Mas Pyongyang parece mandar um sinal de que está se abrindo aos poucos, em seus próprios termos. Visitas de dignitários estrangeiros, como o presidente russo, Vladimir Putin, começam a se multiplicar, assim como os eventuais grupos de turistas vindos da Rússia e da China. No caso russo, as trocas comerciais e militares — mesmo vetadas pela ONU e por sanções — aumentam a cada mês, e planos para novas ligações terrestres entre os dois aliados foram anunciados recentemente. Mas que ninguém espere grupos de mochileiros ocidentais chegando em massa ao aeroporto de Sunan, nos arredores de Pyongyang, uma vez que a nação ainda impõe muitas barreiras a quem quer visitá-la.

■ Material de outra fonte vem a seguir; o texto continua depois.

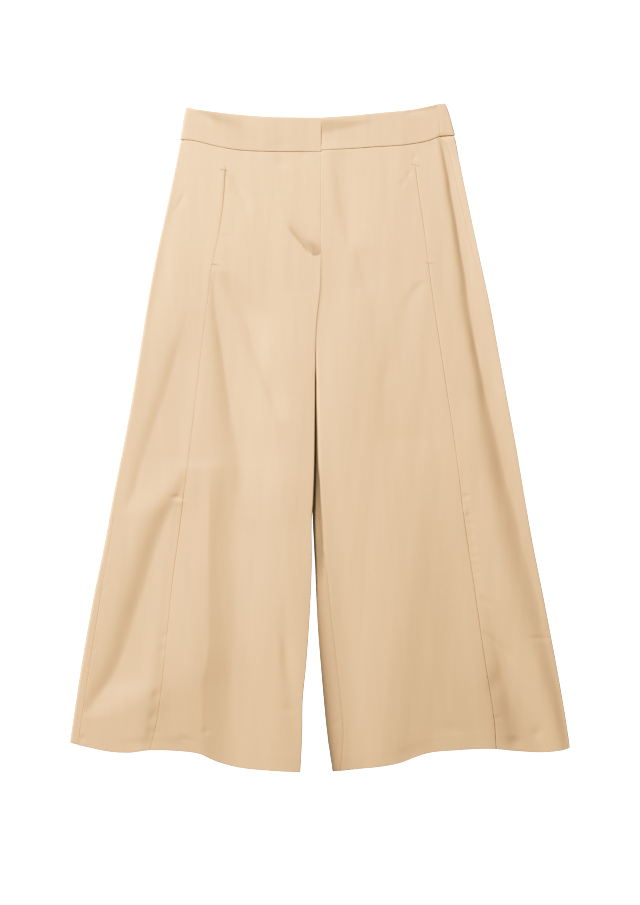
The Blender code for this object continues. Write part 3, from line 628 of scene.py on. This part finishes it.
front = {
    "rows": 290,
    "centreColumns": 108,
    "sideColumns": 56,
    "hemRidge": 0.12,
    "hemRidgeWidth": 1.3,
    "hemDepth": 19.5,
    # how far a princess seam's edges stand apart: pressed, added where open, less where sewn shut
    "seamGap": (0.03, 0.12, 0.05),
    "sewnFrom": {"right": 363.0, "left": 369.0},  # just above the pocket openings
    "sewnRun": 4.0,
    "innerGap": 0.02,
    "inseamGap": 0.1,
    "joined": (102.0, 14.0),  # from the fork up the inner edges are sewn together
    "lapped": (270.0, 14.0),  # from the fly's foot up the right front laps over the left
    "lapping": (250.0, 14.0),
    "sideOut": 0.22,  # past the side seam's line
    # below the release marks the side fronts lie lower, under the centre panels' pleats
    "pleatDip": {"right": 0.6, "left": 0.35},
    "pleatFrom": (-33.0, -30.0),
    "pleatAway": (15, -12),
}
# The fly's stitched foot: its line, and the sunk place above it
flyCurve = {
    "line": ((-46, 286), (-40, 279.5), (-32, 270), (-23, 259.5), (-16, 251.5), (-8, 247), (1.4, 248.5)),
    "depth": 1.9,
    "from": (-44, 20),
    "reach": 4.0,
    "longer": 9.0,
    "longerFrom": (-42, 40),
    "fade": 0.9,  # towards the centre edge
    "fadeFrom": (-20, 11),
    "lip": (-1.6, 1.6),
}


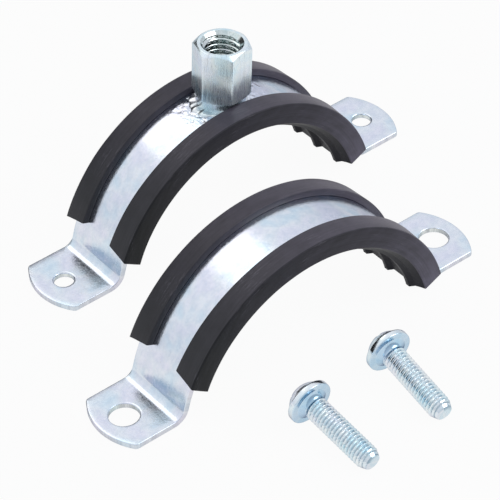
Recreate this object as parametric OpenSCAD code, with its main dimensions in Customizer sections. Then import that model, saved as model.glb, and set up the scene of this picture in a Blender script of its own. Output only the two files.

— [A Coreia do Norte] está fazendo o esforço de se reunir novamente com a comunidade internacional — disse BBC Jean H. Lee, analista e que liderou a primeira sucursal da Associated Press na capital norte-coreana. — [Isso acontece] sem levar em conta o que está aconteceendo com o programa nuclerar deles, que sempre foi o elefante na sala.

Neste contexto, as selfies e acenos dos atletas norte-coreanos parecem indicar também, além do desejo de se mostrar parte da comunidade internacional (e do esporte), uma diferenciação entre o povo sul-coreano e o governo sul-coreano, como disse à BBC o professor Ramon Pacheco Pardo, do King’s College, de Londres. Para ele, a mensagem é: não temos um problema com o povo, mas sim com as autoridades em Seul.

Uma mensagem que parece ser destinada, por enquanto, ao exterior: os jogos não estão sendo transmitidos pelas TVs estatais, e há poucas menções aos resultados na mídia impressa — em 2021, as primeiras transmissões de competições em Tóquio foram feitas dois dias após o encerramento. Até o momento, o país ganhou três medalhas em Paris, prata no tênis de mesa e nos saltos ornamentais, e um bronze no boxe.